The conference also gives local builders a chance to position Kenya as a serious blockchain innovation hub.
This matters because Africa should not only consume crypto products built elsewhere. It should also build infrastructure designed for local realities.
The Bigger Picture
KBCC 2026 shows that Kenya’s blockchain industry is entering a more mature phase.
The conversation is shifting from “Can people make money trading crypto?” to “Can blockchain improve how money moves?”
That is a more serious and long-term question.
Stablecoins, payments and regulation may not sound as exciting as meme coins or bull market rallies. But they are the areas most likely to bring blockchain into everyday economic activity.
If Kenya gets this right, the country could play a leading role in Africa’s digital asset future.
Key Takeaways
KBCC 2026 will take place on May 14–15, 2026, at the A.S.K Dome in Nairobi.
The event’s theme is “Stablecoins, Payments & the Next Phase of Africa’s Digital Economy.”

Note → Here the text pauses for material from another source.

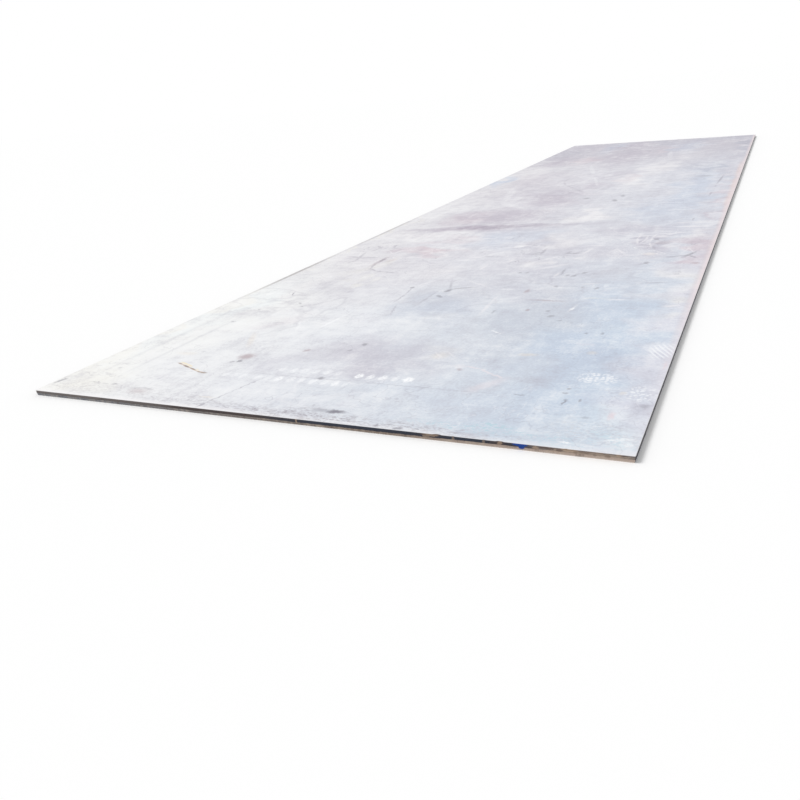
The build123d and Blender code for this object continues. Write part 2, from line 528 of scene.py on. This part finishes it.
peach_border = strokes([(16, .45, [(985, -700), (980, 0), (978, 650), (974, 1500)])])

# The straw-yellow streak is drawn flat into the top's colour. Its pale upper side is a painted highlight,
# and its brown lower side is partly its own brown and partly painted shadow.
straw_line = strokes([(3.2, .60, [(-650, -3662), (-584, -3690), (-518, -3722), (-478, -3730)])])
straw_highlight = strokes([(5.0, .90, [(-640, -3655), (-600, -3671), (-573, -3684)])])
straw_highlight += [(-524, -3711, 14, 5, -35, .50)]
straw_brown_and_shadow = [(-638, -3667, 12, 4.5, -24, .50), (-592, -3688, 20, 4.5, -24, .75),
               (-548, -3706, 18, 4.0, -24, .65), (-506, -3727, 9, 4.0, -24, .50),
               (-482, -3731, 15, 5.5, 0, .60)]

# Two rows of stencilled paint stand here, worn down to dabs that can no longer be read.
# Each dab is its middle, its half width and how much of it is left.
dab_half_tall = 20
rows = {-3646: [(-375, 17, .25), (-335, 12, .25), (-207, 14, .45), (-163, 12, .50),
                (-122, 14, .50), (-76, 10, .45), (-35, 14, .50), (7, 9, .35)],
        -3654: [(88, 14, .95), (130, 11, .65), (174, 13, .75), (217, 10, .60), (261, 17, 1.0)],
        -3728: [(-385, 10, .45), (-349, 11, .45), (-315, 10, .40), (-254, 12, .50),
                (-212, 9, .40), (-172, 14, .80), (-126, 12, .60), (-85, 10, .50), (-43, 12, .60),
                (3, 10, .50), (43, 12, .75), (79, 9, .40)]}
dabs = [(middle, row, half, dab_half_tall, -6, left) for row in rows for middle, half, left in rows[row]]
scuffs = [(-320, -3120, 8, 80, -6, .55), (380, -3155, 26, 5, -40, .60), (580, -2840, 24, 5, 80, .60),
          (-430, -3465, 8, 30, 20, .40), (35, -1715, 26, 40, 0, .45), (-100, -1490, 26, 40, 0, .22),
          (640, -2500, 10, 24, 0, .35), (-690, -2660, 60, 7, 0, .25), (-440, -3180, 6, 60, 25, .35),
          (240, -2580, 30, 12, 0, .35), (-620, 200, 30, 300, 12, .25), (-60, 700, 12, 260, 14, .25),
          (-260, 1500, 20, 300, 14, .25), (300, 2400, 25, 300, 6, .2), (826, -3966, 16, 6, 0, .75),
          (946, -3924, 36, 6, 20, .45), (972, -3946, 12, 12, 0, .45), (880, -3972, 16, 6, 0, .40),
          (938, -3235, 34, 44, 0, .28)]

# Some scuffs stand out from the webs.
pale_scuffs = strokes([(5, .55, [(620, -1466), (617, -1531), (622, -1595), (636, -1673)]),
                       (5, .55, [(660, -1501), (661, -1573), (649, -1658)]),
                       (5, .50, [(697, -1445), (688, -1519), (691, -1645), (712, -1750)]),
                       (6, .45, [(546, -1834), (556, -1790), (605, -1890)]),
                       (5, .45, [(881, -1838), (891, -1775), (920, -1870)]),
                       (13, .45, [(795, -1236), (906, -1246)]), (10, .50, [(799, -1393), (841, -1396)]),
                       (28, .40, [(790, -1737), (804, -1737)]), (24, .40, [(722, -1905), (742, -1905)]),
                       (20, .40, [(780, -1125), (800, -1125)]), (16, .40, [(896, -1466), (916, -1466)]),
                       (12, .70, [(11, -1748), (75, -1699)]), (12, .45, [(-145, -1984), (-96, -1974)]),
                       (7, .50, [(-3, -2237), (-2, -2158)]), (8, .45, [(90, -2075), (96, -2027)]),
                       (7, .42, [(246, -2940), (237, -2785)]), (7, .40, [(235, -2778), (234, -2698)]),
                       (6, .40, [(22, -2453), (132, -2544)]), (7, .40, [(-194, -2557), (-144, -2453)]),
                       (12, .60, [(-586, -2155), (-561, -2145)]), (7, .50, [(-642, -1917), (-611, -1810)]),
                       (12, .50, [(417, -1715), (461, -1716)]), (8, .50, [(414, -1896), (431, -1792)]),
                       (10, .45, [(398, -2007), (425, -1974)]), (10, .45, [(249, -2021), (310, -1974)]),
                       (16, .45, [(287, -2208), (370, -2133)]), (6, .35, [(573, -2878), (586, -2794)]),
                       (9, .60, [(691, -2705), (745, -2700)]), (7, .45, [(386, -2357), (389, -2286)]),
                       (10, .60, [(916, -2772), (947, -2758)]), (12, .60, [(875, -2319), (906, -2310)]),
                       (9, .40, [(549, -2474), (590, -2465)]), (5, .50, [(-780, -1640), (-735, -1725)]),
                       (5, .50, [(-690, -1830), (-630, -1905)]), (5, .40, [(-870, -1810), (-830, -1930)]),
                       (4, .40, [(250, -3400), (290, -3450)]), (4, .35, [(290, -3390), (330, -3430)])])
dark_scuffs = strokes([(7, .50, [(-617, -2094), (-634, -1998)]), (6, .40, [(-692, -1840), (-678, -1796)]),
                       (8, .30, [(-69, -1965), (-30, -1965)]), (7, .45, [(141, -1904), (204, -1914)]),
                       (7, .45, [(204, -1914), (198, -1801)]), (7, .40, [(331, -1905), (341, -1850)]),
                       (7, .40, [(370, -1905), (391, -1860)]), (7, .40, [(464, -2347), (481, -2304)]),
                       (7, .40, [(492, -2293), (513, -2277)]), (8, .40, [(719, -2115), (751, -2081)]),
                       (8, .30, [(802, -2441), (871, -2424)]), (9, .40, [(817, -1970), (860, -1957)])])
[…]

The conference is expected to bring together fintech firms, banks, regulators, telecoms, blockchain companies, developers and investors.
This year’s focus shows that Kenya’s crypto conversation is moving toward real-world payment use cases.
Stablecoins could become one of the most important bridges between crypto and everyday finance in Africa.
FAQ
What does KBCC stand for?
KBCC stands for Kenya Blockchain and Crypto Conference.
When is KBCC 2026?
KBCC 2026 is scheduled for May 14–15, 2026.
Where will KBCC 2026 be held?
The event will be held at the A.S.K Dome in Nairobi, Kenya.
What is the theme of KBCC 2026?
The theme is “Stablecoins, Payments & the Next Phase of Africa’s Digital Economy.”
Why is KBCC 2026 important?
It brings together key players in Kenya’s blockchain, fintech, banking and regulatory ecosystem to discuss how stablecoins and blockchain payments can shape Africa’s digital economy.
Why are stablecoins important in Africa?
Stablecoins can support faster, cheaper and more accessible cross-border payments, especially in markets where remittance costs and currency instability remain major challenges.